To be done
Below is a listing; copy all of it exactly.

= = = = = = =

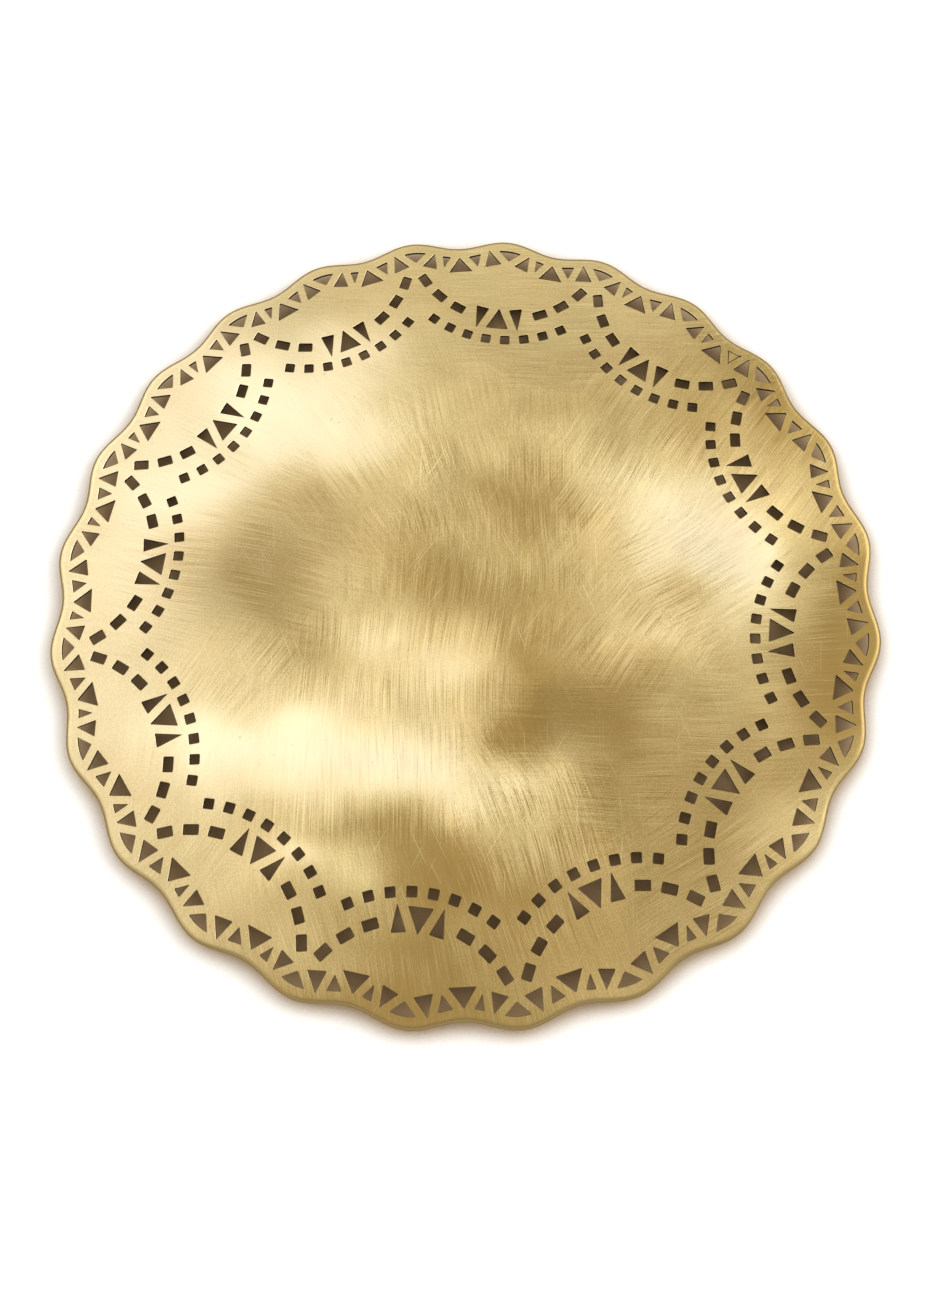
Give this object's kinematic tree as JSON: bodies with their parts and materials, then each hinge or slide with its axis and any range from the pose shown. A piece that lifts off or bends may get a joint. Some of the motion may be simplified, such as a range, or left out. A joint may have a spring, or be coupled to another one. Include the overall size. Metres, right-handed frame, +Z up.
{
  "type": "scalloped lace doily plate",
  "caption": "Round table doily cut from brushed sheet brass, with a scalloped rim and a pierced lace border, raised on low rubber pads.",
  "frame": {"origin": "on the table, under the centre of the plate", "axes": "+Z up, out of the plate's brushed face; +Y from the centre through the middle of one swag; +X to the right seen from above"},
  "size_m": [0.3, 0.3, 0.0062],
  "materials": {
    "brass_sheet": "hand brushed",
    "rubber_pad": "matte"
  },
  "bodies": {
    "root": {"lace_plate": "brass_sheet", "pads": "rubber_pad"}
  },
  "joints": []
}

= = = = = = =

Correct answer
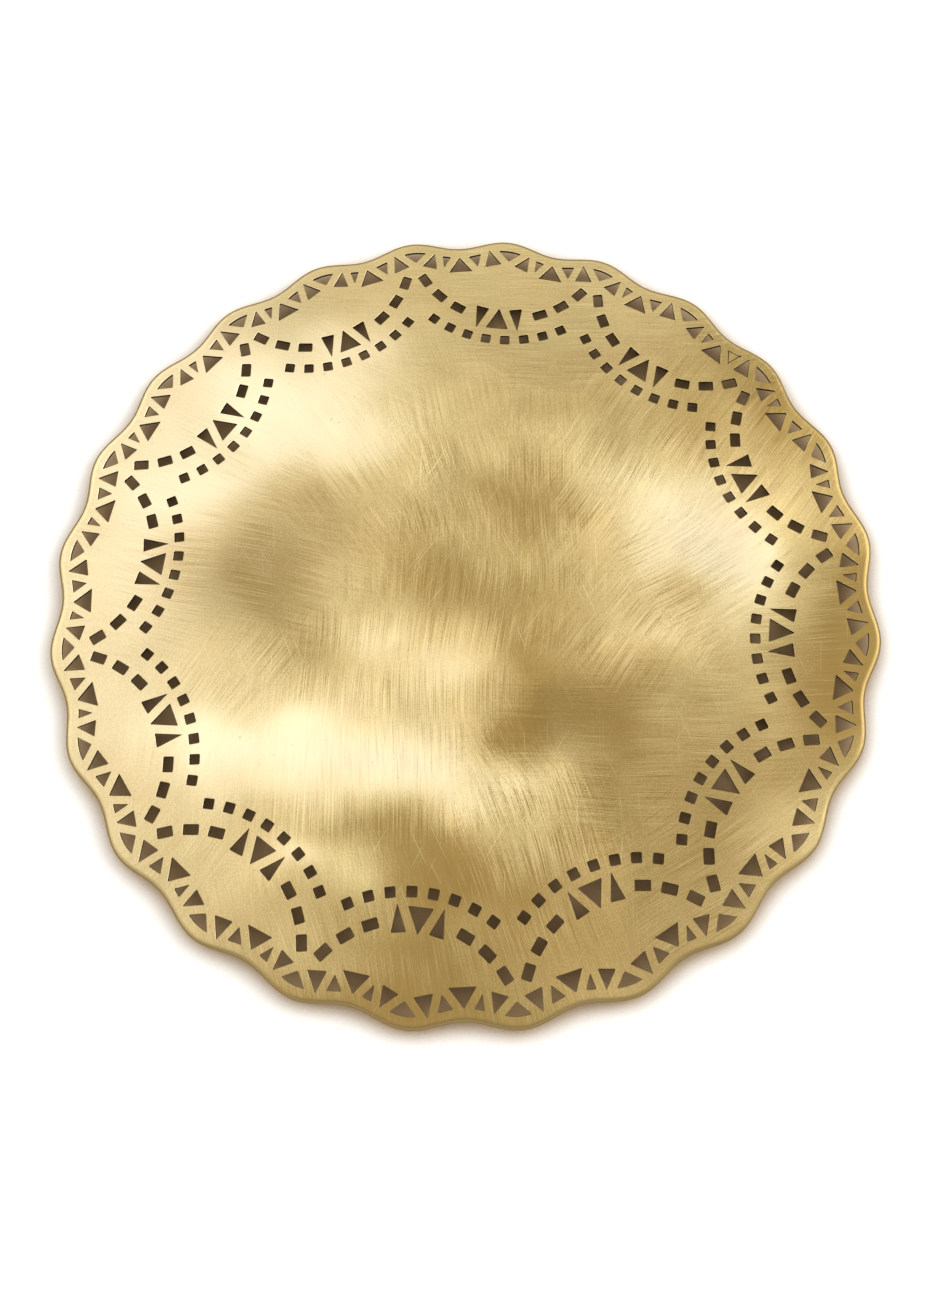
Give this object's kinematic tree as JSON: bodies with their parts and materials, then each hinge or slide with its axis and any range from the pose shown. A piece that lifts off or bends may get a joint. Some of the motion may be simplified, such as a range, or left out. A joint may have a spring, or be coupled to another one. Include the overall size. Metres, right-handed frame, +Z up.
{
  "type": "scalloped lace doily plate",
  "caption": "Round table doily cut from brushed sheet brass, with a scalloped rim and a pierced lace border, raised on low rubber pads.",
  "frame": {"origin": "on the table, under the centre of the plate", "axes": "+Z up, out of the plate's brushed face; +Y from the centre through the middle of one swag; +X to the right seen from above"},
  "size_m": [0.3, 0.3, 0.0062],
  "materials": {
    "brass_sheet": "hand brushed",
    "rubber_pad": "matte"
  },
  "bodies": {
    "root": {"lace_plate": "brass_sheet", "pads": "rubber_pad"}
  },
  "joints": []
}